Now we want to trim our sequence to start and end with our primer pair. Note that you’ll need to get the reverse complement of the reverse primer sequence (i.e. GTGCCAGCMGCCGCGGTAA)

>E.coli.v3
CCTACGGGAGGCAGCAGTGGGGAATATTGCACAATGGGCGCAAGCCTGATGCAGCCATGCCGCGTGTATGAAGAAG
GCCTTCGGGTTGTAAAGTACTTTCAGCGGGGAGGAAGGGAGTAAAGTTAATACCTTTGCTCATTGACGTTACCCGC
AGAAGAAGCACCGGCTAACTCCGTGCCAGCAGCCGCGGTAA


Save the content of this gray box to a new file that we’ll call ecoli_v3.fasta. Also, you should feel free to remove the primers themselves. I tend to leave them in for no real good reason. Alrighty, now you’ll want to download the SILVA seed reference file. Put ecoli_v3.fasta and silva.seed_v123.align (available here) in the same folder and align the former to the latter. Then run summary.seqs on ecoli_v3.align

mothur > align.seqs(fasta=ecoli_v3.fasta, reference=silva.seed_v123.align)

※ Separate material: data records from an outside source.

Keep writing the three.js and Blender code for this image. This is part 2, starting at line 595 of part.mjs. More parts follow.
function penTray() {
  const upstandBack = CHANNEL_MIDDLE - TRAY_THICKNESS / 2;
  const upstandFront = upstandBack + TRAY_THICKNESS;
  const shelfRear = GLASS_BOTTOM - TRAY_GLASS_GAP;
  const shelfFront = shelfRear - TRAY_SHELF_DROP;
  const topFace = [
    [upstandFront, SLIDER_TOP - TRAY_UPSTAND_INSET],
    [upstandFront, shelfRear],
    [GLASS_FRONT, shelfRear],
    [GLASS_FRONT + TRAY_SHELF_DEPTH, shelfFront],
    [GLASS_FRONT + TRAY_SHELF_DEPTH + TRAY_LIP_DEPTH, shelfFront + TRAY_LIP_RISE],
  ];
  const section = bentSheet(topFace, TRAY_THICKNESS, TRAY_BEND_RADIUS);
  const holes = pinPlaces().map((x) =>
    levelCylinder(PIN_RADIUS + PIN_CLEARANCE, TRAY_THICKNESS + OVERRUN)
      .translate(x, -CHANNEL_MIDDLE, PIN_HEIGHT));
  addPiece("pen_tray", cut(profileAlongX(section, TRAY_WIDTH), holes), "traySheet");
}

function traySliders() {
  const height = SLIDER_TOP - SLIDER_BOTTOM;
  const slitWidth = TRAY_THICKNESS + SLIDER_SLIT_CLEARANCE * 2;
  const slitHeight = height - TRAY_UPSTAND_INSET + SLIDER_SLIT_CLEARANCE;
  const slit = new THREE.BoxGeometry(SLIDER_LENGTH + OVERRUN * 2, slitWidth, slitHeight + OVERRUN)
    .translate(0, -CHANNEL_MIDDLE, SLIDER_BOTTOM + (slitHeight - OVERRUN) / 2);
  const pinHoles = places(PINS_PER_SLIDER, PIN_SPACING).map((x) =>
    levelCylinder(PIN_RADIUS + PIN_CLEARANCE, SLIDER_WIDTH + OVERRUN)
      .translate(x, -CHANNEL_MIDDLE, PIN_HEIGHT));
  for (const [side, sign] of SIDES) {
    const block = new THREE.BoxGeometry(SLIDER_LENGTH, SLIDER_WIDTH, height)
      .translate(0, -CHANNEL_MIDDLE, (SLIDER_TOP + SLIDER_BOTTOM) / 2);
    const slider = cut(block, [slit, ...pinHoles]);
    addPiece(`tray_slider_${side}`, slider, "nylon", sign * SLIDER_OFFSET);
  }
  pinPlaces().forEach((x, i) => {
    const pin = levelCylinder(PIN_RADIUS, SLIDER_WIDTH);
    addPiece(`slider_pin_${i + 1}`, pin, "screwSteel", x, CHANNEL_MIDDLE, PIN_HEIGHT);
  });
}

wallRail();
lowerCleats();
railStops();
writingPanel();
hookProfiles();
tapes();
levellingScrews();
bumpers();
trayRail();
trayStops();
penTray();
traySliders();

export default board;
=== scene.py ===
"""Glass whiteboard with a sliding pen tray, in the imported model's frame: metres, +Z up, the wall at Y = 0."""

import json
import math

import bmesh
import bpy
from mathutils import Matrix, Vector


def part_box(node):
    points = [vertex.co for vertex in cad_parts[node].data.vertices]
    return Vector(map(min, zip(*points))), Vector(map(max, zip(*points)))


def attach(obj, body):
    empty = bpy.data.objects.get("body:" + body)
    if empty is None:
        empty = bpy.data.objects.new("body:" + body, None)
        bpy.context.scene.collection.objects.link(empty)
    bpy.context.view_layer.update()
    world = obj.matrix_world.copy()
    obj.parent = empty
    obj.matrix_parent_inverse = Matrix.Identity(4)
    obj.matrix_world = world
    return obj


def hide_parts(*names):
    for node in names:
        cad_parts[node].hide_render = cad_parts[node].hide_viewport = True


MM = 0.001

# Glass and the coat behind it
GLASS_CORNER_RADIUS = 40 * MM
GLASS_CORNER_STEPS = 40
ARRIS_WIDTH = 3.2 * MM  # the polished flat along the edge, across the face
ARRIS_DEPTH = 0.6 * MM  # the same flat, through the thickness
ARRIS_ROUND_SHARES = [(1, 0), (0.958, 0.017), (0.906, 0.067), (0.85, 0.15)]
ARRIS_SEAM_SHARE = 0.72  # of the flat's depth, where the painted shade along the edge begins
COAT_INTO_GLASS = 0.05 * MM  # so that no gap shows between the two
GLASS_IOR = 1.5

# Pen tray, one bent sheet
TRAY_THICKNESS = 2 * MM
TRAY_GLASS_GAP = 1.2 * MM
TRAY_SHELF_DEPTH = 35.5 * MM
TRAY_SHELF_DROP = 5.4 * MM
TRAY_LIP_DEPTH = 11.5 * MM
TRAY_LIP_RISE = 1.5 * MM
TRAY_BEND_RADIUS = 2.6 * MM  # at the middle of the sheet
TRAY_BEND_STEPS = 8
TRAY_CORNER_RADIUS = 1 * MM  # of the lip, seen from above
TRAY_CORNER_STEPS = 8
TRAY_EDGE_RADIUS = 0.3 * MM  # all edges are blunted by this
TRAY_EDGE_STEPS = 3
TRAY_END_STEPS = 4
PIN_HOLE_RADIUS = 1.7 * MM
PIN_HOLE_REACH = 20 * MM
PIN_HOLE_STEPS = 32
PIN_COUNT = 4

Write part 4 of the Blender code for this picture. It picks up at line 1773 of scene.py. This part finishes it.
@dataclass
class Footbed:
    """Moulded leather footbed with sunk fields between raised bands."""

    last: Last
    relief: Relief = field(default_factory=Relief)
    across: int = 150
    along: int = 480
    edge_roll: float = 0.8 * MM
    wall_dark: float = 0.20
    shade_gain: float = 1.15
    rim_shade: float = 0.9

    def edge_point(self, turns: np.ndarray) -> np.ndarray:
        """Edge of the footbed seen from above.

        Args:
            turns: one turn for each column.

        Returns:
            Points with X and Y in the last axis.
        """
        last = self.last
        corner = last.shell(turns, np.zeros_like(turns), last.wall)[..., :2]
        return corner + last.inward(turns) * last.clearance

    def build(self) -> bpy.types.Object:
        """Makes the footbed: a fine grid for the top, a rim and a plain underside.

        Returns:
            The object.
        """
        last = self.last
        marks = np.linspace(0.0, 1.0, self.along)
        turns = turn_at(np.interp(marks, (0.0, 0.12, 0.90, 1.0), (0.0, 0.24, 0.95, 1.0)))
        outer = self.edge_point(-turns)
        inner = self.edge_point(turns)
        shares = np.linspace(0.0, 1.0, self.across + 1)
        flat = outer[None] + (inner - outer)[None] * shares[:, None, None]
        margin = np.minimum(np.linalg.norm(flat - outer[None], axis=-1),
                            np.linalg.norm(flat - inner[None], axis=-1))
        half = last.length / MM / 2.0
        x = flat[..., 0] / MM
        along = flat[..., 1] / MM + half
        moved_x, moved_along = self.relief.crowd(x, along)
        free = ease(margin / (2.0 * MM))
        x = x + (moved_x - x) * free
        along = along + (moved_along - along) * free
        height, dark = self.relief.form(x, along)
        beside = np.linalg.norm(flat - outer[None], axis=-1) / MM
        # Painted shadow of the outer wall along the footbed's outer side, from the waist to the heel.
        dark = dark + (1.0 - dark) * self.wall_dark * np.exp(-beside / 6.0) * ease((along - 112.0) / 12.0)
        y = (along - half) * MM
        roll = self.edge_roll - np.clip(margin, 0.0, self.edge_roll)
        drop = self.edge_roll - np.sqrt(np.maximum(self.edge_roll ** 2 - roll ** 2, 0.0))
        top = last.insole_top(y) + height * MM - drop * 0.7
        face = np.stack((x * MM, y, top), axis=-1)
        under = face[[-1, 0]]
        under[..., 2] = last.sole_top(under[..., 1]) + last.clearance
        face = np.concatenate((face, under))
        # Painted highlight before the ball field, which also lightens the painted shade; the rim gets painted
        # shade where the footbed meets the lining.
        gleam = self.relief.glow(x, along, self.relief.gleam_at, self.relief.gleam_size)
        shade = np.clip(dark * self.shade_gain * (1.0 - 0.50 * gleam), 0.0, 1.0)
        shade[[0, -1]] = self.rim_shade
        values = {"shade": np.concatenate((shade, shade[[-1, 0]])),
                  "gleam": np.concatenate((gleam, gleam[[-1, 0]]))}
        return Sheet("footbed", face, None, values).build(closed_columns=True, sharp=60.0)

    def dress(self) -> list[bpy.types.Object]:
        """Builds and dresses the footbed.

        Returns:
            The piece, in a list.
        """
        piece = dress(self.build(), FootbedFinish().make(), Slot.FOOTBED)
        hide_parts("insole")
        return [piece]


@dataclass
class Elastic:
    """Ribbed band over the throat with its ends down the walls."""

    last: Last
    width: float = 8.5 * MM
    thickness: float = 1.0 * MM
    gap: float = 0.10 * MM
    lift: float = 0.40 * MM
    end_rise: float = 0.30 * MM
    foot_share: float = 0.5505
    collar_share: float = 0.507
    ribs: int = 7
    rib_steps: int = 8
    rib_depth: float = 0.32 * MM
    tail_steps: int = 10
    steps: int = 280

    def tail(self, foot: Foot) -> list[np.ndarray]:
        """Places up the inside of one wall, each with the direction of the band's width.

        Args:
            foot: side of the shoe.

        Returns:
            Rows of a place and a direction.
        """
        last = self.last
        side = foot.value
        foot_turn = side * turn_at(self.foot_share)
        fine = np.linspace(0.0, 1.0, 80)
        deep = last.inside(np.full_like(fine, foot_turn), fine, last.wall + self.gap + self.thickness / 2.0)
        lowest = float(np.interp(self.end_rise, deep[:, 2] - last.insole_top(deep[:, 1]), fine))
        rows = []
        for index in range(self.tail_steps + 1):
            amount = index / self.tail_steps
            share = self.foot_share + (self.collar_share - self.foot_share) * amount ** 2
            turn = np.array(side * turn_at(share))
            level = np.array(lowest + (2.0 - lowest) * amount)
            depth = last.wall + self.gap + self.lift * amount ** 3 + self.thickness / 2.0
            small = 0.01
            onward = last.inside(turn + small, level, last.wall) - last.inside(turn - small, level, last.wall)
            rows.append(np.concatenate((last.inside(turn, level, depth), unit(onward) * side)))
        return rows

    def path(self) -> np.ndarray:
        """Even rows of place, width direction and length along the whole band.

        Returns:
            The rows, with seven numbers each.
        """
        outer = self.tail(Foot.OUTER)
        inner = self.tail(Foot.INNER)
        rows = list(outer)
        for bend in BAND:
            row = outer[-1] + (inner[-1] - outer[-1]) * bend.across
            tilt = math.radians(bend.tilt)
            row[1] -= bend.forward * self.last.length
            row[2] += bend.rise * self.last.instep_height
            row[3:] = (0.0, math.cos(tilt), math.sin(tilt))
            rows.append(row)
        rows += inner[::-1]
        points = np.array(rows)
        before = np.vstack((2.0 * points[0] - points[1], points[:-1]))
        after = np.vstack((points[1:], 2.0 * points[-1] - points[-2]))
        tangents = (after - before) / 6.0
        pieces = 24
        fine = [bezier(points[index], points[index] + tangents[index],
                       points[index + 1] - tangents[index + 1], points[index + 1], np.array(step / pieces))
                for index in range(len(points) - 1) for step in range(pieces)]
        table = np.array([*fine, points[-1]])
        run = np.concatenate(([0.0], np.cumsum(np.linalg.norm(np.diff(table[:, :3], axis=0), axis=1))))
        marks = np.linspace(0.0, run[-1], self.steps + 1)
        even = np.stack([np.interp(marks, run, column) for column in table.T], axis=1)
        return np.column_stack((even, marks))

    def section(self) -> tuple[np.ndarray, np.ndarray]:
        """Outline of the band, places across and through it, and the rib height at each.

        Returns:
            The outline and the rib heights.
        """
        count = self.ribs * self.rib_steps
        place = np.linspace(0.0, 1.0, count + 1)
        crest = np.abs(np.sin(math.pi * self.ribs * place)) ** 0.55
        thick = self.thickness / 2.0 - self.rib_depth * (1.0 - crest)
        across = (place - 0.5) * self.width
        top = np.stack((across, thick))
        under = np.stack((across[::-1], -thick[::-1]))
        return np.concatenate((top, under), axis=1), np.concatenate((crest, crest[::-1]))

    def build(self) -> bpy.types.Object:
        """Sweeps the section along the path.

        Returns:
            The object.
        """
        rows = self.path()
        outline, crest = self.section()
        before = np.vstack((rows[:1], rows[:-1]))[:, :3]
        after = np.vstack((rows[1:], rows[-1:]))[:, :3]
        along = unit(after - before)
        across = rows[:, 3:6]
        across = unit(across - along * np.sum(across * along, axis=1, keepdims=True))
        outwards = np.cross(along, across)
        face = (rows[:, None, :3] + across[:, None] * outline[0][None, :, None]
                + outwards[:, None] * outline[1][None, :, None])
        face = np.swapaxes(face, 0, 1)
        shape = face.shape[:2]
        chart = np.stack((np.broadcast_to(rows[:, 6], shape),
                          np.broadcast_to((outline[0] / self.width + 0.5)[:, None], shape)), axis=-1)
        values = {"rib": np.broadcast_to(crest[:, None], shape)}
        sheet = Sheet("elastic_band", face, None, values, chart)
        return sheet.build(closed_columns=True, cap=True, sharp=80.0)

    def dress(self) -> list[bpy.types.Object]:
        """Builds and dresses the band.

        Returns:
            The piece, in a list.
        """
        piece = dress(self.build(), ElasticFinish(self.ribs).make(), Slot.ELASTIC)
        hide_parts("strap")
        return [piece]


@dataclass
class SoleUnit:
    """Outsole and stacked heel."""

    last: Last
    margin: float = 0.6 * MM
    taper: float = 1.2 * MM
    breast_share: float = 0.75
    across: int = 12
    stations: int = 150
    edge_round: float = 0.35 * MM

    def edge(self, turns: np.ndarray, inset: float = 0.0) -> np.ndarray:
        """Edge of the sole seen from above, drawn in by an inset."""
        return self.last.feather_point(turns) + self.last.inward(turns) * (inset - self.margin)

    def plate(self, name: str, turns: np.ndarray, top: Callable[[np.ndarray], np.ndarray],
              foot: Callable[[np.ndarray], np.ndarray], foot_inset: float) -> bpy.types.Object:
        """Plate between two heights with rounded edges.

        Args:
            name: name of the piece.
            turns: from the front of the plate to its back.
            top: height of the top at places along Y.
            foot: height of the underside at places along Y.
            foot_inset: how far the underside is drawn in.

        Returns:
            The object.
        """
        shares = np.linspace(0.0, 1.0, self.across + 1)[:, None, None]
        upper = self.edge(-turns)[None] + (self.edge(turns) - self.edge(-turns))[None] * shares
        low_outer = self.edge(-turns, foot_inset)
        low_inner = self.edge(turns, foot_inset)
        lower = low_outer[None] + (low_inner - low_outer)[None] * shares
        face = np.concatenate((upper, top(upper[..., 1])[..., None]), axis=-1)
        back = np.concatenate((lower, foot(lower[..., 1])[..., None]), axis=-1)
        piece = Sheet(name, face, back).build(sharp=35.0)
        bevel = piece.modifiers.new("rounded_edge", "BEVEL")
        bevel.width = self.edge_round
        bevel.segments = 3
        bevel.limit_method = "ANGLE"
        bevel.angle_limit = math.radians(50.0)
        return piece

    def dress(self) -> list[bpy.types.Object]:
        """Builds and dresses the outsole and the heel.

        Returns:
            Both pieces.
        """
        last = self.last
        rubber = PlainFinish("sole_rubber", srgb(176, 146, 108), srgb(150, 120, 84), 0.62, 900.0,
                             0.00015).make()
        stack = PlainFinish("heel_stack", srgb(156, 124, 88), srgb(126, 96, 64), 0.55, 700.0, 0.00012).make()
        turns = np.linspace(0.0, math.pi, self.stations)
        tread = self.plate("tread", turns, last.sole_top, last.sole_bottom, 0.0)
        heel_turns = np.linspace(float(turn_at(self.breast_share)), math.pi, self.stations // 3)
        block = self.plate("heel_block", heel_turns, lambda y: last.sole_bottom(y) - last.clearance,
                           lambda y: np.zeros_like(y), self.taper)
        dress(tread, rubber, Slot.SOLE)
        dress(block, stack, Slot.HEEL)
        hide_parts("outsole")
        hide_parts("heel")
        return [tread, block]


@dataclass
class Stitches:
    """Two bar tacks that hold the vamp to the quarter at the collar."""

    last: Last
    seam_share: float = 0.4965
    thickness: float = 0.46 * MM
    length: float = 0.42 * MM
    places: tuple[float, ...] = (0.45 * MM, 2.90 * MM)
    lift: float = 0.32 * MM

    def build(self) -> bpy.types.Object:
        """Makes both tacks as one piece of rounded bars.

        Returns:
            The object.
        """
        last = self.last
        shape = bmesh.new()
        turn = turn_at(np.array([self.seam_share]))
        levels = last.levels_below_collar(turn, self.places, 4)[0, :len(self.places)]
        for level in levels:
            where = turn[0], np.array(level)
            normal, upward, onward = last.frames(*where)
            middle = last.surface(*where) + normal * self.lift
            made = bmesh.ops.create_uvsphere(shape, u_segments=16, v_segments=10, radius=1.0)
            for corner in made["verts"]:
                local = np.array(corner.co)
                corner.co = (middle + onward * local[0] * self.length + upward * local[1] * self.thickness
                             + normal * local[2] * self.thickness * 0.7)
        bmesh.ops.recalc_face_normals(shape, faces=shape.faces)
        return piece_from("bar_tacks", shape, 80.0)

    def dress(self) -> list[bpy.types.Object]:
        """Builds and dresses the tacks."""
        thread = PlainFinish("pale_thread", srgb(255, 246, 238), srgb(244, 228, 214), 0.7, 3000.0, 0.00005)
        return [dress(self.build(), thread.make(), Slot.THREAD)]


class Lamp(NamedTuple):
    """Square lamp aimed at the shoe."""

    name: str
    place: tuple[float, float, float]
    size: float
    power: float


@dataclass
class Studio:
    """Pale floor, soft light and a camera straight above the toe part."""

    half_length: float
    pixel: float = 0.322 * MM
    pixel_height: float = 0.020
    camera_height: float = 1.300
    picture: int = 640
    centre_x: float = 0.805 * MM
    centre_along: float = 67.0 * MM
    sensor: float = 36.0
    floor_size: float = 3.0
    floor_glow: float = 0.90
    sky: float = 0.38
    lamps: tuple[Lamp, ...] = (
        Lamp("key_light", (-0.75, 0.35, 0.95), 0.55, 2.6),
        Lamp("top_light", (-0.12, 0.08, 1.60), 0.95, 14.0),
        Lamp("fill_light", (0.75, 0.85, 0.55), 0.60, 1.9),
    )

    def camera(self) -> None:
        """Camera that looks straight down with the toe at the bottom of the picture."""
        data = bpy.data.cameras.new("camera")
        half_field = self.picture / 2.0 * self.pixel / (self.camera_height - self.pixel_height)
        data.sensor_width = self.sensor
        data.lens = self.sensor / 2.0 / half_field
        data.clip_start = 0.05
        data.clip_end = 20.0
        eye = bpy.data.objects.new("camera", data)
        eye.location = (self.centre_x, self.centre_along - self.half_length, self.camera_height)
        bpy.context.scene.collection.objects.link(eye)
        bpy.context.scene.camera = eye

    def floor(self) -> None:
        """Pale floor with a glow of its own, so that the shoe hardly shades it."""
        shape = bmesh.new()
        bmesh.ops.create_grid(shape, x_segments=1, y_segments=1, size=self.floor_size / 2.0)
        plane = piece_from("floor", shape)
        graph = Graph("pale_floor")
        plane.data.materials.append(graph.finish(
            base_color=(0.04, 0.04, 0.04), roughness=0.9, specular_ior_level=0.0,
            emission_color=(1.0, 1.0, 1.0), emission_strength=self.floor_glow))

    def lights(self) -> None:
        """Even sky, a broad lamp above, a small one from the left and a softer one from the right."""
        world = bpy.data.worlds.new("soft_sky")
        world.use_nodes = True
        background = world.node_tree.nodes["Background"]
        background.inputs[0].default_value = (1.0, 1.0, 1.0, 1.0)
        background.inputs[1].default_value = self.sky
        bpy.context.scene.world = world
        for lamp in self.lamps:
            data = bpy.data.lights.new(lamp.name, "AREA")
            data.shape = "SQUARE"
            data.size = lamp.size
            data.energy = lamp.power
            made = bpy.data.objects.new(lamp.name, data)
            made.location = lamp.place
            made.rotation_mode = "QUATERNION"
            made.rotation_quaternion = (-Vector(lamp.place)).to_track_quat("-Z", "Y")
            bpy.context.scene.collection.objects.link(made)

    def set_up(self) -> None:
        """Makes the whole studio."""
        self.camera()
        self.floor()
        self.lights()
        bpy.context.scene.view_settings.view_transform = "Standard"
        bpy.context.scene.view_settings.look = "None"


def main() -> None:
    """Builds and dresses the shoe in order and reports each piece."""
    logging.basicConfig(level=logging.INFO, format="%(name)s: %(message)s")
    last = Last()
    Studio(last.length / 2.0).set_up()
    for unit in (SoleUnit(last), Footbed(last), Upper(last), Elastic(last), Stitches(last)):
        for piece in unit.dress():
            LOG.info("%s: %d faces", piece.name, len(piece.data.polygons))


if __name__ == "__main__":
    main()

mothur > summary.seqs(fasta=ecoli_v3.align)


You’ll see the output of summary.seqs indicates the starting position was 6388 and the end position was 13861. Viola. You know what these are? They’re the coordinates you’ll use in pcr.seqs to trim silva.seed_v123.align to the V3 region.

mothur > pcr.seqs(fasta=silva.seed_v123.align, start=6388, end=13861, keepdots=FALSE)


Finally, rename silva.seed_v123.pcr.fasta to silva.v3.align and you’re good to go.